_STATED PROBLEM_
Copy out the listing exactly.

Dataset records
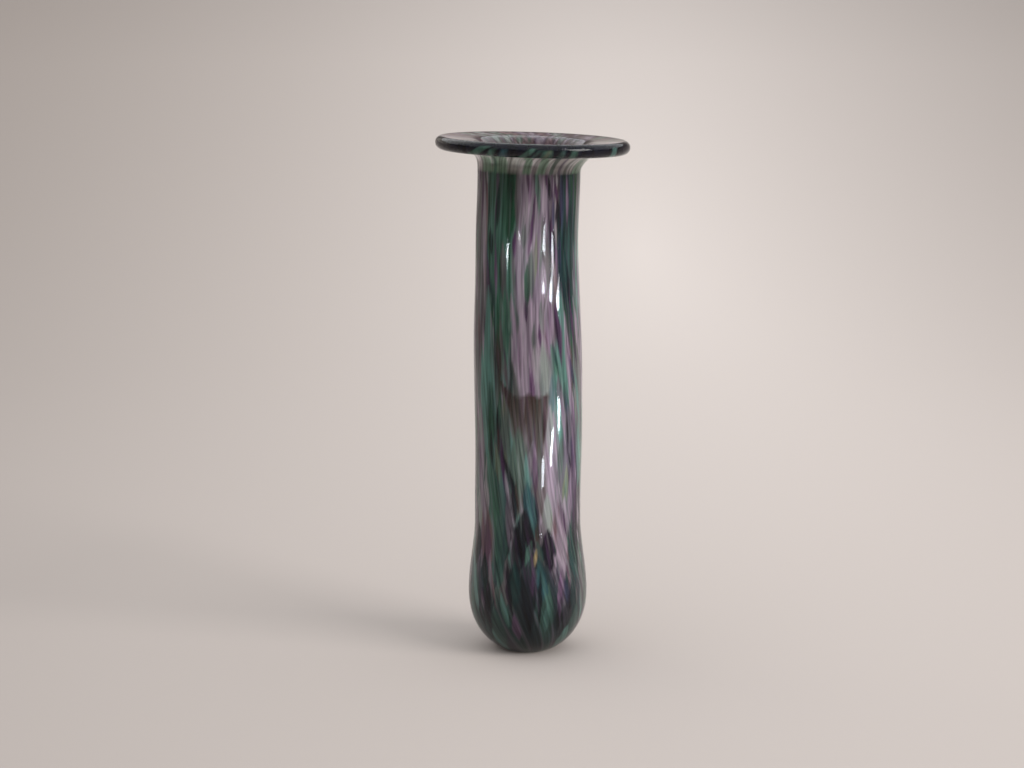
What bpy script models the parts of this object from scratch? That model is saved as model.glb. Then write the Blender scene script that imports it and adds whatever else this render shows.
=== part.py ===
"""Tall hand-blown vase: a clear inner gather, drawn streaks of coloured glass and a clear outer casing.

Metres, +Z up. The origin is the middle of the ground foot, and the photographed front faces -Y.
Every layer follows the outer wall at its own depth. All share one hand-made sway and lip tilt.
"""

import math

import bmesh
import bpy
from mathutils import Vector

MM = 0.001

# Outer form
HEIGHT = 230.0 * MM
FOOT_RADIUS = 11.0 * MM
BULB_RADIUS = 26.7 * MM
BULB_HEIGHT = 27.0 * MM
WAIST_RADIUS = 23.7 * MM
BELLY_RADIUS = 24.1 * MM
NECK_RADIUS = 22.6 * MM
FLARE_RADIUS = 8.5 * MM
LIP_RADIUS = 42.7 * MM
LIP_THICKNESS = 5.8 * MM
BULB_POWER = 2.15  # 2 is a true ellipse, and more is fuller near the foot

# How high each change of the side lies, between the bulb's widest ring and the flare
WAIST_SHARE = 0.18
BELLY_SHARE = 0.55
SHOULDER_SHARE = 0.85

# Layers of the wall, from the outside in
CASING_THICKNESS = 1.2 * MM
STREAK_THICKNESS = 0.6 * MM
LAYER_CLEARANCE = 0.3 * MM
WALL_THICKNESS = 3.5 * MM
BULB_WALL_THICKNESS = 5.9 * MM

# The hollow
FLOOR_HEIGHT = 19.0 * MM
HOLLOW_END_HEIGHT = 15.0 * MM
MOUTH_RADIUS = 9.0 * MM

# What the blower's hand left: how far the axis wanders to +X, and the lip's tilt, lower at +X
BELLY_SWAY = 0.4 * MM
SHOULDER_SWAY = -0.5 * MM
COLLAR_SWAY = 0.45 * MM
LIP_SHIFT = 2.05 * MM
LIP_TILT = math.radians(1.7)
SWAY_BELLY_SHARE = 0.41
SWAY_SHOULDER_SHARE = 0.81

# Streaks of coloured glass, in columns that turn as they climb
STREAK_GAP = 0.5 * MM
BODY_TWIST = math.radians(80.0)
BODY_TWIST_SHARE = 0.65
LIP_TWIST = math.radians(22.0)
LIP_TWIST_SHARE = 0.86
COLUMN_WAVE = math.radians(2.2)
COLUMN_WAVES = 2.5
WAVE_PHASE = 2.4
TAPER_SHARE = 0.05
POINT_WIDTH_SHARE = 0.22
FIRST_COLUMN_ANGLE = math.radians(-100.0)

# Shares of the wall's length, from the foot's middle to the lip: where the columns start, taking turns,
# and how far a streak stops short of the place where it gives way to the next
START_SHARES = (0.05, 0.07, 0.045, 0.06, 0.08)
BREAK_SHARE = 0.006

# One row for each column, from the left edge of the front round to the right and on round the back:
# the column's share of the turn, then each streak's glass and the place where it ends, from the foot up
COLUMN_SHARES = (
    (0.055, (("amethyst", 0.31), ("emerald", 0.6), ("indigo", 0.965))),
    (0.05, (("emerald", 0.35), ("opal", 0.63), ("amethyst", 0.975))),
    (0.055, (("indigo", 0.27), ("teal", 0.61), ("emerald", 0.96))),
    (0.045, (("teal", 0.31), ("smoke", 0.46), ("opal", 0.59), ("emerald", 0.975))),
    (0.04, (("indigo", 0.25), ("smoke", 0.49), ("emerald", 0.965))),
    (0.055, (("opal", 0.3), ("smoke", 0.47), ("amethyst", 0.66), ("opal", 0.97))),
    (0.045, (("indigo", 0.28), ("opal", 0.7), ("emerald", 0.96))),
    (0.05, (("emerald", 0.33), ("amethyst", 0.67), ("indigo", 0.975))),
    (0.05, (("amethyst", 0.26), ("opal", 0.58), ("indigo", 0.965))),
    (0.055, (("teal", 0.32), ("emerald", 0.65), ("teal", 0.97))),
    (0.055, (("opal", 0.29), ("indigo", 0.56), ("emerald", 0.96))),
    (0.055, (("indigo", 0.44), ("amethyst", 0.975))),
    (0.055, (("emerald", 0.34), ("teal", 0.68), ("opal", 0.965))),
    (0.055, (("amethyst", 0.52), ("indigo", 0.97))),
    (0.055, (("teal", 0.3), ("emerald", 0.59), ("teal", 0.96))),
    (0.055, (("opal", 0.47), ("amethyst", 0.975))),
    (0.055, (("indigo", 0.33), ("opal", 0.64), ("emerald", 0.965))),
    (0.055, (("emerald", 0.5), ("indigo", 0.97))),
    (0.06, (("teal", 0.28), ("amethyst", 0.57), ("opal", 0.96))),
)

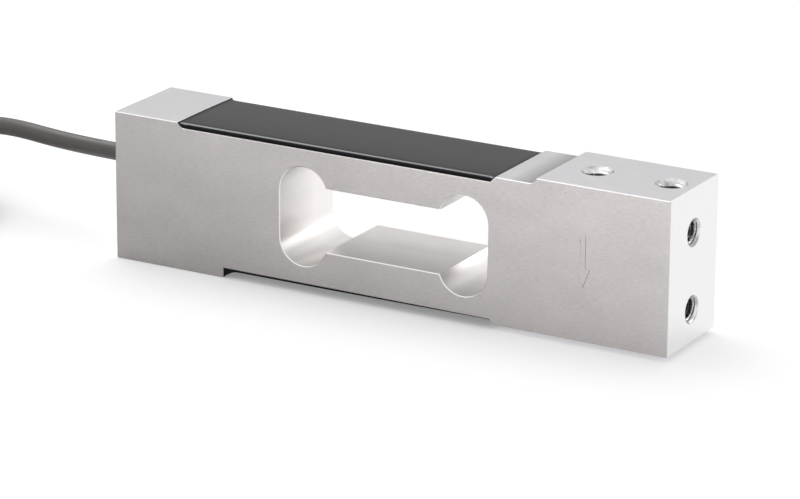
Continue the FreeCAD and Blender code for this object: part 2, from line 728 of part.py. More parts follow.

_EXPECTED ANSWER_
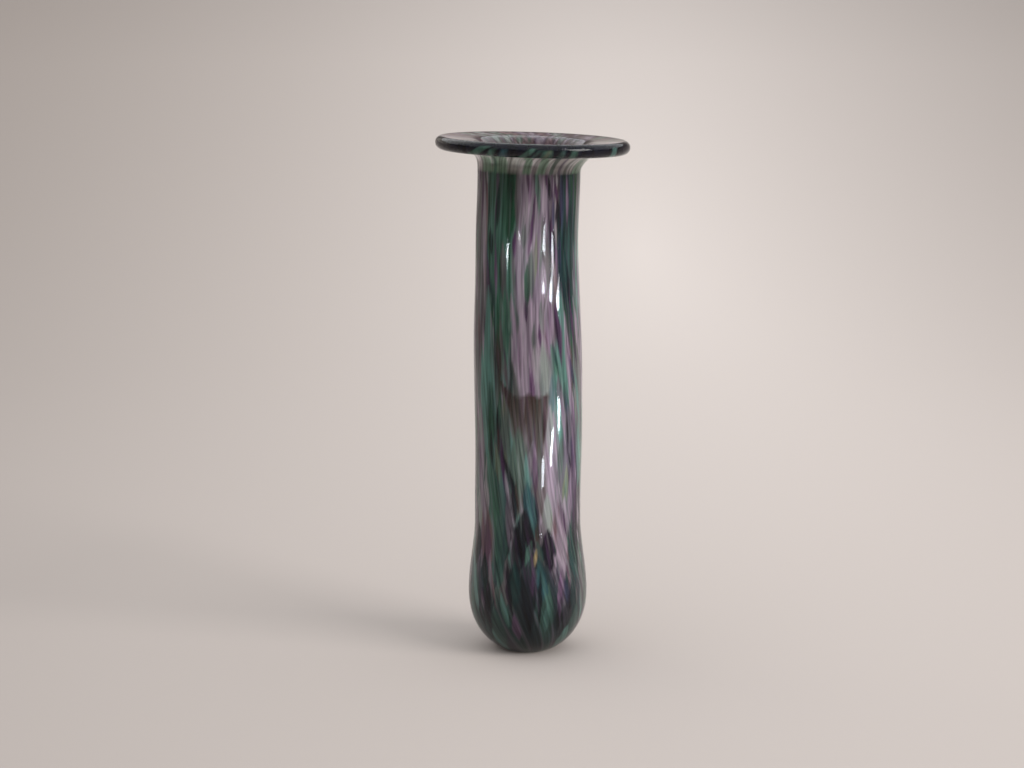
What bpy script models the parts of this object from scratch? That model is saved as model.glb. Then write the Blender scene script that imports it and adds whatever else this render shows.
=== part.py ===
"""Tall hand-blown vase: a clear inner gather, drawn streaks of coloured glass and a clear outer casing.

Metres, +Z up. The origin is the middle of the ground foot, and the photographed front faces -Y.
Every layer follows the outer wall at its own depth. All share one hand-made sway and lip tilt.
"""

import math

import bmesh
import bpy
from mathutils import Vector

MM = 0.001

# Outer form
HEIGHT = 230.0 * MM
FOOT_RADIUS = 11.0 * MM
BULB_RADIUS = 26.7 * MM
BULB_HEIGHT = 27.0 * MM
WAIST_RADIUS = 23.7 * MM
BELLY_RADIUS = 24.1 * MM
NECK_RADIUS = 22.6 * MM
FLARE_RADIUS = 8.5 * MM
LIP_RADIUS = 42.7 * MM
LIP_THICKNESS = 5.8 * MM
BULB_POWER = 2.15  # 2 is a true ellipse, and more is fuller near the foot

# How high each change of the side lies, between the bulb's widest ring and the flare
WAIST_SHARE = 0.18
BELLY_SHARE = 0.55
SHOULDER_SHARE = 0.85

# Layers of the wall, from the outside in
CASING_THICKNESS = 1.2 * MM
STREAK_THICKNESS = 0.6 * MM
LAYER_CLEARANCE = 0.3 * MM
WALL_THICKNESS = 3.5 * MM
BULB_WALL_THICKNESS = 5.9 * MM

# The hollow
FLOOR_HEIGHT = 19.0 * MM
HOLLOW_END_HEIGHT = 15.0 * MM
MOUTH_RADIUS = 9.0 * MM

# What the blower's hand left: how far the axis wanders to +X, and the lip's tilt, lower at +X
BELLY_SWAY = 0.4 * MM
SHOULDER_SWAY = -0.5 * MM
COLLAR_SWAY = 0.45 * MM
LIP_SHIFT = 2.05 * MM
LIP_TILT = math.radians(1.7)
SWAY_BELLY_SHARE = 0.41
SWAY_SHOULDER_SHARE = 0.81

# Streaks of coloured glass, in columns that turn as they climb
STREAK_GAP = 0.5 * MM
BODY_TWIST = math.radians(80.0)
BODY_TWIST_SHARE = 0.65
LIP_TWIST = math.radians(22.0)
LIP_TWIST_SHARE = 0.86
COLUMN_WAVE = math.radians(2.2)
COLUMN_WAVES = 2.5
WAVE_PHASE = 2.4
TAPER_SHARE = 0.05
POINT_WIDTH_SHARE = 0.22
FIRST_COLUMN_ANGLE = math.radians(-100.0)

# Shares of the wall's length, from the foot's middle to the lip: where the columns start, taking turns,
# and how far a streak stops short of the place where it gives way to the next
START_SHARES = (0.05, 0.07, 0.045, 0.06, 0.08)
BREAK_SHARE = 0.006

# One row for each column, from the left edge of the front round to the right and on round the back:
# the column's share of the turn, then each streak's glass and the place where it ends, from the foot up
COLUMN_SHARES = (
    (0.055, (("amethyst", 0.31), ("emerald", 0.6), ("indigo", 0.965))),
    (0.05, (("emerald", 0.35), ("opal", 0.63), ("amethyst", 0.975))),
    (0.055, (("indigo", 0.27), ("teal", 0.61), ("emerald", 0.96))),
    (0.045, (("teal", 0.31), ("smoke", 0.46), ("opal", 0.59), ("emerald", 0.975))),
    (0.04, (("indigo", 0.25), ("smoke", 0.49), ("emerald", 0.965))),
    (0.055, (("opal", 0.3), ("smoke", 0.47), ("amethyst", 0.66), ("opal", 0.97))),
    (0.045, (("indigo", 0.28), ("opal", 0.7), ("emerald", 0.96))),
    (0.05, (("emerald", 0.33), ("amethyst", 0.67), ("indigo", 0.975))),
    (0.05, (("amethyst", 0.26), ("opal", 0.58), ("indigo", 0.965))),
    (0.055, (("teal", 0.32), ("emerald", 0.65), ("teal", 0.97))),
    (0.055, (("opal", 0.29), ("indigo", 0.56), ("emerald", 0.96))),
    (0.055, (("indigo", 0.44), ("amethyst", 0.975))),
    (0.055, (("emerald", 0.34), ("teal", 0.68), ("opal", 0.965))),
    (0.055, (("amethyst", 0.52), ("indigo", 0.97))),
    (0.055, (("teal", 0.3), ("emerald", 0.59), ("teal", 0.96))),
    (0.055, (("opal", 0.47), ("amethyst", 0.975))),
    (0.055, (("indigo", 0.33), ("opal", 0.64), ("emerald", 0.965))),
    (0.055, (("emerald", 0.5), ("indigo", 0.97))),
    (0.06, (("teal", 0.28), ("amethyst", 0.57), ("opal", 0.96))),
)

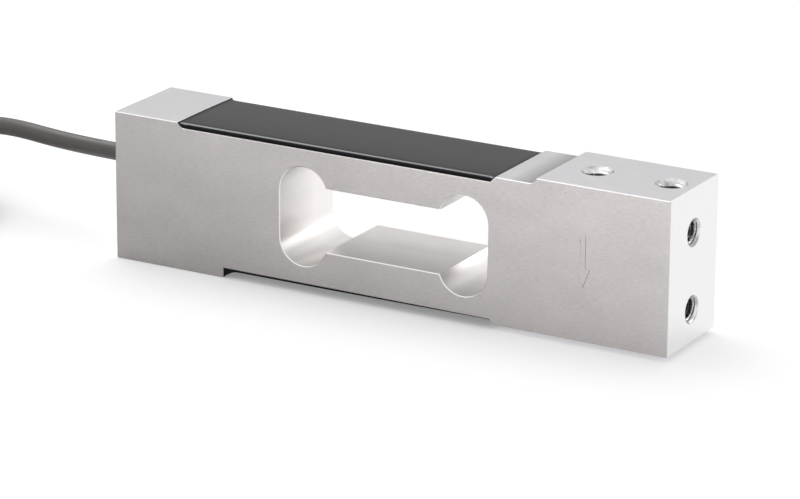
Continue the FreeCAD and Blender code for this object: part 2, from line 728 of part.py. More parts follow.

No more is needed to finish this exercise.